The photograph (Figure 2.1) was taken by one of the authors. On the right is Picasso, reduced to black and white, perhaps to emphasize geometry over color; on the left, the Forth Bridge in Scotland. And their discussion contrasts daubs of paint on canvas with an assemblage of “of purposeful metal”, a comparison I find interesting and, perhaps, useful in my teaching. But there are two issues: First (leaving aside the rendering of the painting in B&W, their caption includes the name Picasso and the title and date of the work. The caption within the illustration—which appears in the Baxandall book—also credits the Museum of Modern Art, where the painting can be found. Presented to us is the flat black-and-white image of a flat colorful painting by a world-renowned artist. The authors’ caption also names the bridge, its engineer Benjamin Baker, and date of execution. The caption within the illustration, however, states “Forth Bridge, view S from top of N pier.”

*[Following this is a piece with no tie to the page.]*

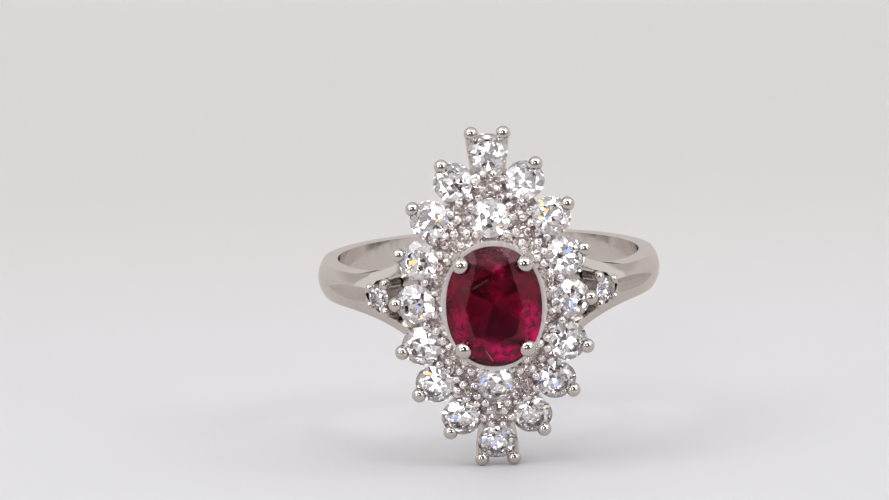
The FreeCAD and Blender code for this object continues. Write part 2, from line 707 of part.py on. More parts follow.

What troubles me is simply this: The painting is a planar work of art defined spatially by its frame. And it is being compared to a planar photograph [uncredited here but perhaps elsewhere in the book] of a fragment of the Forth Bridge. We are shown a flat image of a flat painting in its entirety; whereas, it is paired with a flat image of a flat photograph strategically composed for optimum comparison with the painting. It is not the Baker bridge that is compared to Picasso’s vision, it is a two-dimensional shard of a three dimensional object that must be encountered through space, time, and circumstance. One is the full monty, while the other is a glimpse, a vignette. And that glimpse ought be considered as such and credited here with the photographer’s name whose vision has been useful in this context. We are not dealing with a comparison between art and architecture (or engineering). Rather, we are comparing one form of art (a painting) with another form of art (a photograph). I fail to understand their argument.

I shall discuss this with my shrink next Tuesday.